Microsoft and HP talked up some gaudy numbers -- specifically, the two companies will be investing $250 million over three years to better integrate Microsoft products like Microsoft Exchange Server, Microsoft SQL Server and Microsoft Hyper-V with HP's server, storage and networking hardware, while devoting 11,000 sales reps to pushing the resulting bundled technology stacks.

But those numbers are only impressive if we understand them in context, and so far, we're not aware of Microsoft or HP offering any. The $250 million seems like a large sum, but how much did the two companies spend on similar efforts between their respective data center product and sales units in the previous three years? Is this a doubling of that earlier investment? A trebling? We'd like to be impressed by this investment, but it's difficult when Microsoft and HP won't tell us what it even means.

And what does this all mean in the context of the two companies' partnerships with other technology vendors? Hurd seemed to downplay the effect of the Microsoft cloud collaboration on HP's relationships with partners like Oracle and VMware. Ballmer did much the same with regards to Microsoft's dealings with HP competitors like Dell.

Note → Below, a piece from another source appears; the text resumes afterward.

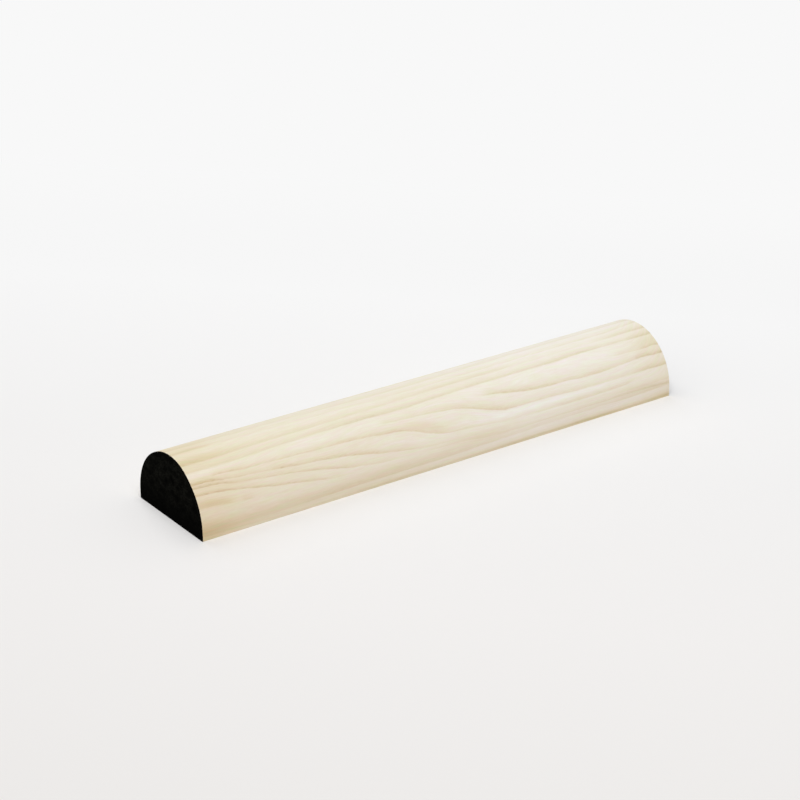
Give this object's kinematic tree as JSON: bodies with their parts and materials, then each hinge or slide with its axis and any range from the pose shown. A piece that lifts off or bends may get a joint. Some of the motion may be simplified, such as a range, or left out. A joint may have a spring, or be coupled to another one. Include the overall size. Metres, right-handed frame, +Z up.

So let's get this straight. We've got a collaboration on cloud computing between the world's biggest hardware company and its biggest software company that so far has yielded one product bundle, that may or may not be much different from the work the two have done together previously, and that isn't going to impact each others' competitors much at all.

Did we really need to spend a whole morning with Steve Ballmer and Mark Hurd to learn this? Is that really a message that deserved so much fanfare?

As Ashlee Vance of The New York Times put it so aptly, the core communication seemed to be "that Microsoft and HP have formed a really, really, really tight relationship that supersedes their previous really, really tight relationship."

This isn't to say that in a year's time, customers won't be snapping up Microsoft-HP cloud computing bundles as fast as two tech titans can roll them out. That's certainly a strong possibility when you're talking about two such successful, sales-driven companies with robust channel partner pipelines.